Nombres, cap. XXI, v. 2. – At Israel voto se Domino obligans, ait: si tradideris populum istum in manu mea, delebo urbes ejus.

Pourquoi cet anathème, jeté sur des villes? Pourquoi Dieu se plaît-il ainsi dans la destruction? Je trouve trois raisons principales. La première, c’est que Dieu voulait punir le peuple qu’il allait livrer aux Hébreux et donner par là un exemple de sa justice. La seconde est qu’il ne voulait pas que son peuple se mêlât avec les peuples étrangers; pour cela il fallait que la destruction totale séparât les vainqueurs des vaincus, il fallait que les autres nations apprissent quelle était la puissance d’Israël. la troisième raison est que Dieu voulait faire comprendre qu’il était encore irrité, qu’il lui fallait du sang. Voilà ce dont les Hébreux avaient besoin d’être convaincus.

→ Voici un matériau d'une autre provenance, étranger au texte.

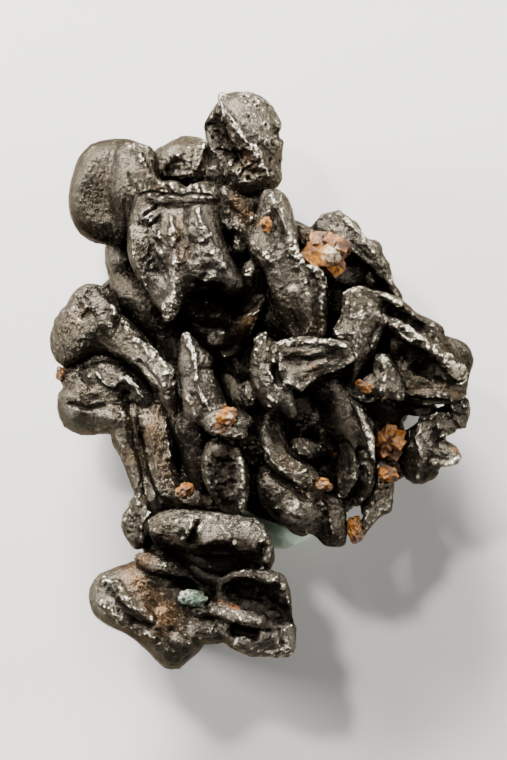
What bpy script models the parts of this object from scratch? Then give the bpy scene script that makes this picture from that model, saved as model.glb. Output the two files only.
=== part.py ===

Josué, cap. VI. – La prise de Jéricho par les Israélites est une preuve frappante de la protection de Dieu sur son peuple, et encore une leçon que Dieu donne à son Eglise représentée ici par les enfants de Jacob. Omnia propter electos. Voilà ce qu’il ne faut pas oublier. Dieu fait tout pour ses élus et il fait tout pour l’Eglise. Pour elle il est disposé à renverser les remparts de toutes les hérésies; pour elle il fera remonter à leur source les eaux du Jourdain. Il suffit que son intérêt s’y trouve, mais souvent les membres de cette Eglise sont indignes de leurs faveurs. Les Juifs ne sont pas les seuls dont il puisse être dit: Populus dura cervice; les chrétiens s’éloignent de Dieu, et Dieu pour les empêcher de l’oublier entièrement a permis que tous leurs ennemis ne fussent pas abattus. Voilà ce que Dieu fait, et voilà pourquoi tant de combats, tant de luttes ou pour mieux dire cette longue lutte du bien et du mal.

Chap. VII, v. 8. – Heu, Domine, quid voluisti traducere populum tuum? La leçon que nous donne Josué est admirable, et voilà pourquoi Dieu permet les revers pour nous forcer à jeter les yeux vers lui. Malheur à qui, poursuivi par la justice de Dieu, ne se précipite pas dans les bras de cette justice!